RECORDS SHOWN ::
■ ■ ■
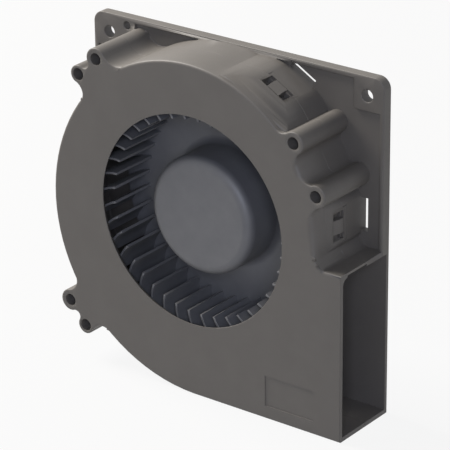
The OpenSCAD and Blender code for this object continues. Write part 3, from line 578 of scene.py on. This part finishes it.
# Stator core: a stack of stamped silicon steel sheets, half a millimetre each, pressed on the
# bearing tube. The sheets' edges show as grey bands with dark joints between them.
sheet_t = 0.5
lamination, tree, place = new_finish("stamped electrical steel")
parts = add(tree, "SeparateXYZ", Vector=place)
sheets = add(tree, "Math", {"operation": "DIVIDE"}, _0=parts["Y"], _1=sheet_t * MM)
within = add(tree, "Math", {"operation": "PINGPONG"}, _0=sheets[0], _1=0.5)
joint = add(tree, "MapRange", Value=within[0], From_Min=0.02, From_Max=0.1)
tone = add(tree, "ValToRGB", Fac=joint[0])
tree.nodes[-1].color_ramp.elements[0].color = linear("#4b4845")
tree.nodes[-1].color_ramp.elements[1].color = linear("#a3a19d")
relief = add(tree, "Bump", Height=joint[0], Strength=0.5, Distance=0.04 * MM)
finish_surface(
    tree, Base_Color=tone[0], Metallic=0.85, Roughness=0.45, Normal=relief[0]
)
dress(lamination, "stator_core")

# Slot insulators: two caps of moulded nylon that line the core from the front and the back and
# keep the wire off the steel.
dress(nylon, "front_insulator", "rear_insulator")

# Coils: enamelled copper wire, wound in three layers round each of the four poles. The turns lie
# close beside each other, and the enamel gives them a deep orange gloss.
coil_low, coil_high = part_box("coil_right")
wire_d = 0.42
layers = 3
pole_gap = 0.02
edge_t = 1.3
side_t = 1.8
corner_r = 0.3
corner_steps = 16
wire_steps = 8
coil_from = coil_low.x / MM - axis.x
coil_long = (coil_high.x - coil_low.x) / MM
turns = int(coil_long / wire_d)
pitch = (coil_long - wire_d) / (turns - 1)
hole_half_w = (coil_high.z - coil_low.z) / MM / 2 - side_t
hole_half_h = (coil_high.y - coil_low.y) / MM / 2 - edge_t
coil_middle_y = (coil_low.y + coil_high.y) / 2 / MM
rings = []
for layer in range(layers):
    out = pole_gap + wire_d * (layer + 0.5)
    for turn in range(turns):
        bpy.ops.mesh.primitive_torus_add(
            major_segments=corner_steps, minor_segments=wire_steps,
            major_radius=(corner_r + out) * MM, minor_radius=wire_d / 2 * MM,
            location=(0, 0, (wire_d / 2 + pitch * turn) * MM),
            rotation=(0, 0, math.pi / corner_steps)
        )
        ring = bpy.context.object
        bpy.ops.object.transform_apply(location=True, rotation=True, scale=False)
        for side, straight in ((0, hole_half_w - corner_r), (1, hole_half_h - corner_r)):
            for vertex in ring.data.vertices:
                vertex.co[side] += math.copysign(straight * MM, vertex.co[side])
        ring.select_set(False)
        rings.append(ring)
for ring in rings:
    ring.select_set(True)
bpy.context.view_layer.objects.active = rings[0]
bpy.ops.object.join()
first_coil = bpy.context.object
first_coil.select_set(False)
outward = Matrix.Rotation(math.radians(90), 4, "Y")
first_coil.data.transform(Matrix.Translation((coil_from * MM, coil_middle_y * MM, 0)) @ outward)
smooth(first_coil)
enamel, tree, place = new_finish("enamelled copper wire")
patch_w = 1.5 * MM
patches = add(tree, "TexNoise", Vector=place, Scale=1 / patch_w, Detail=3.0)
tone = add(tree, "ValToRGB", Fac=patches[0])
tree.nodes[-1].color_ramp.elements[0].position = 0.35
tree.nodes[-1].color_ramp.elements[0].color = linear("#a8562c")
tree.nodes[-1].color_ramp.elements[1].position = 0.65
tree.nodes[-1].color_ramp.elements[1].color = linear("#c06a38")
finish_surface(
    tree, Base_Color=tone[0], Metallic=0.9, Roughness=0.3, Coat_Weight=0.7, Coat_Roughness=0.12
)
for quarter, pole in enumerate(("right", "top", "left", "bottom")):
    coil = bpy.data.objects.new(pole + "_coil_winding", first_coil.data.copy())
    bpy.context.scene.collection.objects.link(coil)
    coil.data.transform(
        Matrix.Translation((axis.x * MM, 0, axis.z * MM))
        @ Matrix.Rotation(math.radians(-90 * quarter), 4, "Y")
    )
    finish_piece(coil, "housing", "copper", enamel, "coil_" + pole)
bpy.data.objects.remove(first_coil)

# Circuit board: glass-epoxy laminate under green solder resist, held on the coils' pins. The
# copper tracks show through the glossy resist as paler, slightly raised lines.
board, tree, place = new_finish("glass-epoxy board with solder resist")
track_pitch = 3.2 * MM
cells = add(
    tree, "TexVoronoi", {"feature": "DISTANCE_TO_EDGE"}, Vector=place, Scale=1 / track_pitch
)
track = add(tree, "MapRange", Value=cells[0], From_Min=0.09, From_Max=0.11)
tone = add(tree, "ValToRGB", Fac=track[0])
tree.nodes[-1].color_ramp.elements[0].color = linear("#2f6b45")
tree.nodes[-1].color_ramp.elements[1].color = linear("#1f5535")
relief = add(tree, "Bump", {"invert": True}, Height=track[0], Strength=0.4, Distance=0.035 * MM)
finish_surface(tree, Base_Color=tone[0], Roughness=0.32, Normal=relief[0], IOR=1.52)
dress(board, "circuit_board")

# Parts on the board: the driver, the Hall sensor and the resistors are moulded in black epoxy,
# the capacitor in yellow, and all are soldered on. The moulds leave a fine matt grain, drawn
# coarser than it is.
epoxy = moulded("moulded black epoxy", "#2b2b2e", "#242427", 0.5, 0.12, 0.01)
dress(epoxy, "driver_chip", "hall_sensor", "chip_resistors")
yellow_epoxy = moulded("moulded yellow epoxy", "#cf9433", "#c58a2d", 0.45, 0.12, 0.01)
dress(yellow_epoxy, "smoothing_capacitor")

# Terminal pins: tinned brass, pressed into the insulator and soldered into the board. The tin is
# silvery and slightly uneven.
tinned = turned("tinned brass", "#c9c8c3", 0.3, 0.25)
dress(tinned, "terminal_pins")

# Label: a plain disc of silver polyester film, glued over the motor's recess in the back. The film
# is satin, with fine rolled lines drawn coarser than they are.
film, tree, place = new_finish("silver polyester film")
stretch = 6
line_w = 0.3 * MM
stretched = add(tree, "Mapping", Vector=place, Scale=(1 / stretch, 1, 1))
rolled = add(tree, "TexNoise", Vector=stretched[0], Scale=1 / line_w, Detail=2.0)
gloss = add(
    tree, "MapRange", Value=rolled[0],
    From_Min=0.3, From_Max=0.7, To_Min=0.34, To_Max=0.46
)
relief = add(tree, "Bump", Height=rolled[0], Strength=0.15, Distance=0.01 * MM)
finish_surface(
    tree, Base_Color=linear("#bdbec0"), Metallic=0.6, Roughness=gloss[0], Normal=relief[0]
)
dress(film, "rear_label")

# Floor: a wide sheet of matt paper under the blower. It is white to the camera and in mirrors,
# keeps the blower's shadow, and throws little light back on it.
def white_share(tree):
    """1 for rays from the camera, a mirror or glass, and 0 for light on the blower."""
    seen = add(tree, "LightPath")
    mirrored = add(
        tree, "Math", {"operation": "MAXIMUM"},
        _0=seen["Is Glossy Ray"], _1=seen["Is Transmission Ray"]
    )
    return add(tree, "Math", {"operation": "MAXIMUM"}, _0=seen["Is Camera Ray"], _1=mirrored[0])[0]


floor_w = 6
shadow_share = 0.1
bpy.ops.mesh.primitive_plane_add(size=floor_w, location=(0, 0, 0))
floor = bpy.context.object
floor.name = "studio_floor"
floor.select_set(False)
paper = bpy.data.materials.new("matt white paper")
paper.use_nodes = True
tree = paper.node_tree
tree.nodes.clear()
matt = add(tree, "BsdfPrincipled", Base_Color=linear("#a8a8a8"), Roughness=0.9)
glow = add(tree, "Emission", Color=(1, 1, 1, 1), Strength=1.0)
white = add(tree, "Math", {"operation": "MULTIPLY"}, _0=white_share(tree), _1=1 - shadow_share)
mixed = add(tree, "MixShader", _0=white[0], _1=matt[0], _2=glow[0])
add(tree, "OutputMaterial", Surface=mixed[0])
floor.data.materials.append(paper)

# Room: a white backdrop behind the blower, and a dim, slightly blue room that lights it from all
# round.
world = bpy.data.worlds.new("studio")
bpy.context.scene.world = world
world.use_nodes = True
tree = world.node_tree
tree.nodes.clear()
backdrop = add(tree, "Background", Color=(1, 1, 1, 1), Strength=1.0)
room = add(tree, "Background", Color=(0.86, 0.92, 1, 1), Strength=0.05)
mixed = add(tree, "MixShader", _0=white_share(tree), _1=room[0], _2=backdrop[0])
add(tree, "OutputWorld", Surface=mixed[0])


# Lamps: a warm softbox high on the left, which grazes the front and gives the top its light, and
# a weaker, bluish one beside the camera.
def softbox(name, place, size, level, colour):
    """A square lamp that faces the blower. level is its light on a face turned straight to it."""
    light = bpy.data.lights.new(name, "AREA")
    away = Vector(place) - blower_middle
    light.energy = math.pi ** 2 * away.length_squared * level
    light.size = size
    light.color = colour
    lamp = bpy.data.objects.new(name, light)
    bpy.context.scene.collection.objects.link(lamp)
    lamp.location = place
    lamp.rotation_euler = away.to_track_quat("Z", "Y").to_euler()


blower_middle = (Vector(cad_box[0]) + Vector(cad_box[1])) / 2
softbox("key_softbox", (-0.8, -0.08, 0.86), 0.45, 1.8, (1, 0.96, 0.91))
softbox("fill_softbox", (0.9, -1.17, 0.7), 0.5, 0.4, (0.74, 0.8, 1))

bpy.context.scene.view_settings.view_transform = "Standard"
■ ■ ■
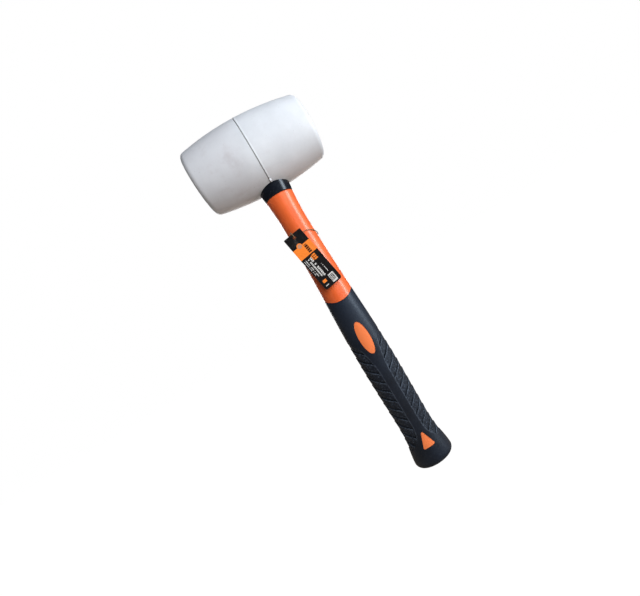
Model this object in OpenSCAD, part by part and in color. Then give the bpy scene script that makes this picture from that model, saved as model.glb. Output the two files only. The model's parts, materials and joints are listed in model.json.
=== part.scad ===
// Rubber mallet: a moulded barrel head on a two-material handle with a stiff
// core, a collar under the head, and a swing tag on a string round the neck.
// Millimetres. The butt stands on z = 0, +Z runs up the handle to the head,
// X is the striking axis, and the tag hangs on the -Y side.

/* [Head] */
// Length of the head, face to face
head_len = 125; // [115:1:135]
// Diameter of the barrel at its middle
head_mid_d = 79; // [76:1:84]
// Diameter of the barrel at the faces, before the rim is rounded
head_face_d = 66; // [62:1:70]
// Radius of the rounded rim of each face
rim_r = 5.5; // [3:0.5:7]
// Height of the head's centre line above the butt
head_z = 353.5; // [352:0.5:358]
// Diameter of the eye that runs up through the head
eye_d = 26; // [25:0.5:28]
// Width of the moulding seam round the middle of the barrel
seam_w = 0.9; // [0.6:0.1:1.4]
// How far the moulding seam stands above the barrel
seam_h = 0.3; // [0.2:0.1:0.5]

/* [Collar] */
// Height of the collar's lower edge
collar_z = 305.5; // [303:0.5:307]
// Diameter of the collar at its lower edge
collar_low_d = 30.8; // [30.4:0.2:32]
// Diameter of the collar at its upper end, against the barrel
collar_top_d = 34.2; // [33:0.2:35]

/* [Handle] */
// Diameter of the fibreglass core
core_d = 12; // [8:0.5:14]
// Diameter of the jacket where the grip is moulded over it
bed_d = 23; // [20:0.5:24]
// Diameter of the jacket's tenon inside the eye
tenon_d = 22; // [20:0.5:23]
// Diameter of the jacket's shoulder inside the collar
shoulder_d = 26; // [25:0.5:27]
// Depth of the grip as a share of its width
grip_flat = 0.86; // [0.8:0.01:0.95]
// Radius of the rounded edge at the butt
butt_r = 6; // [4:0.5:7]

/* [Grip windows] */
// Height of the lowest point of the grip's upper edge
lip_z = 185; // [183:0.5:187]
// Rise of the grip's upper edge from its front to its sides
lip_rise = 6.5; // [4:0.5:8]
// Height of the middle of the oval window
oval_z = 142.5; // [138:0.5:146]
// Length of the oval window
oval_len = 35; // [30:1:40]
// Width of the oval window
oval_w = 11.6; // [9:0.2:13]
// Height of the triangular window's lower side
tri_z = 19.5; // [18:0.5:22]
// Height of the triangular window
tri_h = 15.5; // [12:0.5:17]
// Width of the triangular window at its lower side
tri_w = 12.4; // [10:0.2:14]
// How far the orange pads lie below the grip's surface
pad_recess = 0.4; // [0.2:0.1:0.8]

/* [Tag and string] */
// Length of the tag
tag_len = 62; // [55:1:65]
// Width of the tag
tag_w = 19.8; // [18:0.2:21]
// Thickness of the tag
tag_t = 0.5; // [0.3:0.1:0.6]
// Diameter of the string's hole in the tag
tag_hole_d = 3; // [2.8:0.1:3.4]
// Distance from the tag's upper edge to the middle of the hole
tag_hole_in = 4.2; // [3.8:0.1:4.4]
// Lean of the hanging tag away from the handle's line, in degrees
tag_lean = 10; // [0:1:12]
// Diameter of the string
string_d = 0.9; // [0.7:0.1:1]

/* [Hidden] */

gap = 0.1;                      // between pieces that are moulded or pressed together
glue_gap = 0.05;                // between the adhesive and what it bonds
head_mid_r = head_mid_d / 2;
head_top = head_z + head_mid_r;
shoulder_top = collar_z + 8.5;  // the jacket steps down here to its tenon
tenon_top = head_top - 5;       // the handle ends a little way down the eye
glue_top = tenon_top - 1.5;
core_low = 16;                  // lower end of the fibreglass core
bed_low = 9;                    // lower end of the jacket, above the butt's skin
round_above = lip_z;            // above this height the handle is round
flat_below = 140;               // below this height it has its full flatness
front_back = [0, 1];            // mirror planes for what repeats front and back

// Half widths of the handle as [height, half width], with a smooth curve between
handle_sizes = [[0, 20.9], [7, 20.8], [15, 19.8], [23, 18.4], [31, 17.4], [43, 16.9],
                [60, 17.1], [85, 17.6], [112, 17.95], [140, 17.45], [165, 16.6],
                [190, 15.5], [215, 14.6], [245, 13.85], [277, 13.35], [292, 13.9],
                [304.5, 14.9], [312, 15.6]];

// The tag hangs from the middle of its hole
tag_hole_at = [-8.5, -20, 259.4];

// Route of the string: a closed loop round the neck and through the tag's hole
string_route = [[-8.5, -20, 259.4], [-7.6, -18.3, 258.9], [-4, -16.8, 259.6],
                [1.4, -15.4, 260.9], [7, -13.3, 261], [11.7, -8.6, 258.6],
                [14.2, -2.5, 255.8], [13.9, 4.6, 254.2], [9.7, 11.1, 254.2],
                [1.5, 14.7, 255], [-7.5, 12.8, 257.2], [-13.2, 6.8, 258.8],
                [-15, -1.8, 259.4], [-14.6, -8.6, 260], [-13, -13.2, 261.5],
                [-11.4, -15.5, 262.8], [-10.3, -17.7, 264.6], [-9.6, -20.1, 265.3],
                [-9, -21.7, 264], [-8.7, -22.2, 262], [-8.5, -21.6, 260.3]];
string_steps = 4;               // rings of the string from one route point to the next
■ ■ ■
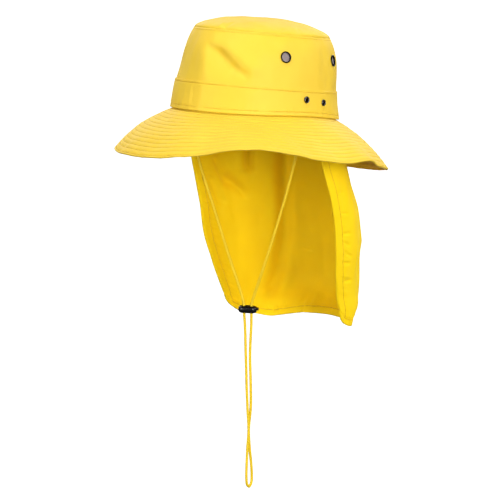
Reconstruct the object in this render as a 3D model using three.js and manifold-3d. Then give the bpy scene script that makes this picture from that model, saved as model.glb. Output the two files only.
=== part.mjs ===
■ ■ ■
WORK INSTRUCTIONS ::
From the records above, transcribe without alteration every line from the one with "Model this object" to the one with "collar_top_d = 34.2; // [33:0.2:35]", inclusive.

ANSWER TO THE PROBLEM ::
Model this object in OpenSCAD, part by part and in color. Then give the bpy scene script that makes this picture from that model, saved as model.glb. Output the two files only. The model's parts, materials and joints are listed in model.json.
=== part.scad ===
// Rubber mallet: a moulded barrel head on a two-material handle with a stiff
// core, a collar under the head, and a swing tag on a string round the neck.
// Millimetres. The butt stands on z = 0, +Z runs up the handle to the head,
// X is the striking axis, and the tag hangs on the -Y side.

/* [Head] */
// Length of the head, face to face
head_len = 125; // [115:1:135]
// Diameter of the barrel at its middle
head_mid_d = 79; // [76:1:84]
// Diameter of the barrel at the faces, before the rim is rounded
head_face_d = 66; // [62:1:70]
// Radius of the rounded rim of each face
rim_r = 5.5; // [3:0.5:7]
// Height of the head's centre line above the butt
head_z = 353.5; // [352:0.5:358]
// Diameter of the eye that runs up through the head
eye_d = 26; // [25:0.5:28]
// Width of the moulding seam round the middle of the barrel
seam_w = 0.9; // [0.6:0.1:1.4]
// How far the moulding seam stands above the barrel
seam_h = 0.3; // [0.2:0.1:0.5]

/* [Collar] */
// Height of the collar's lower edge
collar_z = 305.5; // [303:0.5:307]
// Diameter of the collar at its lower edge
collar_low_d = 30.8; // [30.4:0.2:32]
// Diameter of the collar at its upper end, against the barrel
collar_top_d = 34.2; // [33:0.2:35]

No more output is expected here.